Faceless YouTube Channels. Again, there are presently dozens or even hundreds of articles and videos detailing how to make money from such videos (would it surprise you to learn they dovetail nicely with generative AI?). The appeal is clear: In the present age of anxiety and social awkwardness, who wouldn’t gravitate toward faceless videos? Posting content without worrying about my mannerisms, idiosyncrasies, and physical appearance? No danger of being bullied or harassed? Yes please.
Vtubers. This new genre involves content creators who use virtual reality avatars to create content – Faceless YouTube with a twist. The segment is potentially lucrative, which is why so many are searching for the term in general; as with the previous searches, the top trending “Vtuber” videos are mostly videos about Vtubing.

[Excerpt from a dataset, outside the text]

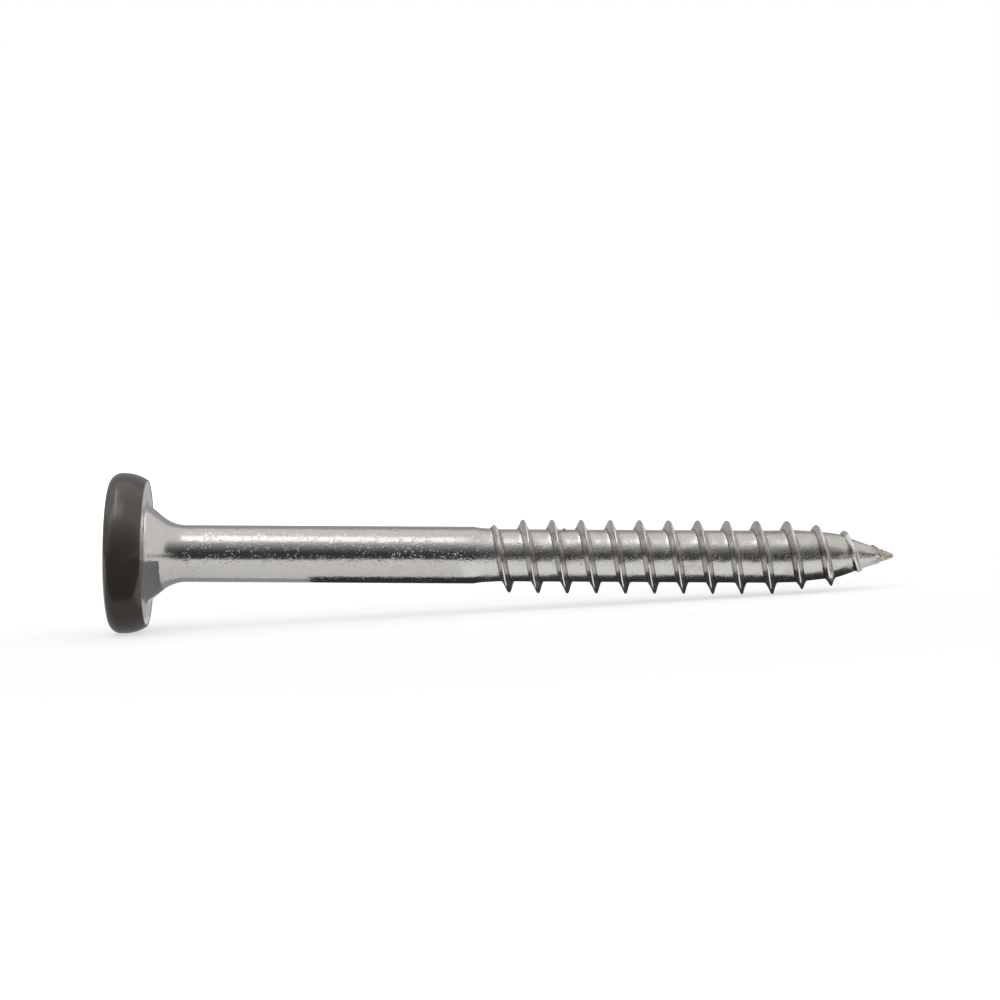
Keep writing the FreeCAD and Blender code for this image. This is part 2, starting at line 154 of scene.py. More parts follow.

Lofi music. This one’s a little less direct, but still deserves an honorable mention. Since the 2010s, tons of people pile up on live streams daily to catch a relaxing vibe, resulting in an explosion of lofi music channels. But lofi is by no means the only type of relaxing music; the fact that it’s still such a trending topic seems once again to point to the notion that people are watching for ideas on how to create and develop their own channels. Of course, there are plenty of videos to teach you to start your own lofi channel, but literally any creator might be looking for royalty-free music to set the mood on their own videos.
What’s next for 2024? Will it be the year when society finally succumbs to nostalgia for the days when there were only three TV channels? Probably not, but we’ll keep an eye out anyway.